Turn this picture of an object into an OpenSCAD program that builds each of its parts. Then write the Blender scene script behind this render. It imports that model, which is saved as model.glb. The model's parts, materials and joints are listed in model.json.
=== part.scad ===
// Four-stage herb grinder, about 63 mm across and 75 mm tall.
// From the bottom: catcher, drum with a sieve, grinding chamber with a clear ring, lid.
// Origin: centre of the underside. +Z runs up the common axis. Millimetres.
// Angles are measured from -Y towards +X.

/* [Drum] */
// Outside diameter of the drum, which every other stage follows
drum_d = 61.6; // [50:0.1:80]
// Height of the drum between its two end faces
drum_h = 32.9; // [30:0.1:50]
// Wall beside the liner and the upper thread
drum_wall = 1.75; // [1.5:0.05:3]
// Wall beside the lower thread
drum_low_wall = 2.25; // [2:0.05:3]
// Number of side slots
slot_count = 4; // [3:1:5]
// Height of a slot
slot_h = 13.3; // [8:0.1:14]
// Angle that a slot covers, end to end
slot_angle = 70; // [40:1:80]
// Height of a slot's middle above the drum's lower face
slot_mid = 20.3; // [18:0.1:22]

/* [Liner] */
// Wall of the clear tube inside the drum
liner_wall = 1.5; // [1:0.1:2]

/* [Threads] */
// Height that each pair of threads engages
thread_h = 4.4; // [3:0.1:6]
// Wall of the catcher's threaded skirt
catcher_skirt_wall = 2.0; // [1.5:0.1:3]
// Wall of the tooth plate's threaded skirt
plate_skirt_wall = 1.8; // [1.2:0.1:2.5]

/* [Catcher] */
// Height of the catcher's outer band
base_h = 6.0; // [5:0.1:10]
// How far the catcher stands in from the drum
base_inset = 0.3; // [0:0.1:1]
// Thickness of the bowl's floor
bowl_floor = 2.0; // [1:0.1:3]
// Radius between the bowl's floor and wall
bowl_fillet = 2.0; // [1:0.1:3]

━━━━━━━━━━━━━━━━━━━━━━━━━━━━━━

__PROBLEM STATEMENT__:
Your answer should be exactly the lines of the data above, from the first through the line containing "liner_wall = 1.5; // [1:0.1:2]".

__TASK SOLUTION__:
Turn this picture of an object into an OpenSCAD program that builds each of its parts. Then write the Blender scene script behind this render. It imports that model, which is saved as model.glb. The model's parts, materials and joints are listed in model.json.
=== part.scad ===
// Four-stage herb grinder, about 63 mm across and 75 mm tall.
// From the bottom: catcher, drum with a sieve, grinding chamber with a clear ring, lid.
// Origin: centre of the underside. +Z runs up the common axis. Millimetres.
// Angles are measured from -Y towards +X.

/* [Drum] */
// Outside diameter of the drum, which every other stage follows
drum_d = 61.6; // [50:0.1:80]
// Height of the drum between its two end faces
drum_h = 32.9; // [30:0.1:50]
// Wall beside the liner and the upper thread
drum_wall = 1.75; // [1.5:0.05:3]
// Wall beside the lower thread
drum_low_wall = 2.25; // [2:0.05:3]
// Number of side slots
slot_count = 4; // [3:1:5]
// Height of a slot
slot_h = 13.3; // [8:0.1:14]
// Angle that a slot covers, end to end
slot_angle = 70; // [40:1:80]
// Height of a slot's middle above the drum's lower face
slot_mid = 20.3; // [18:0.1:22]

/* [Liner] */
// Wall of the clear tube inside the drum
liner_wall = 1.5; // [1:0.1:2]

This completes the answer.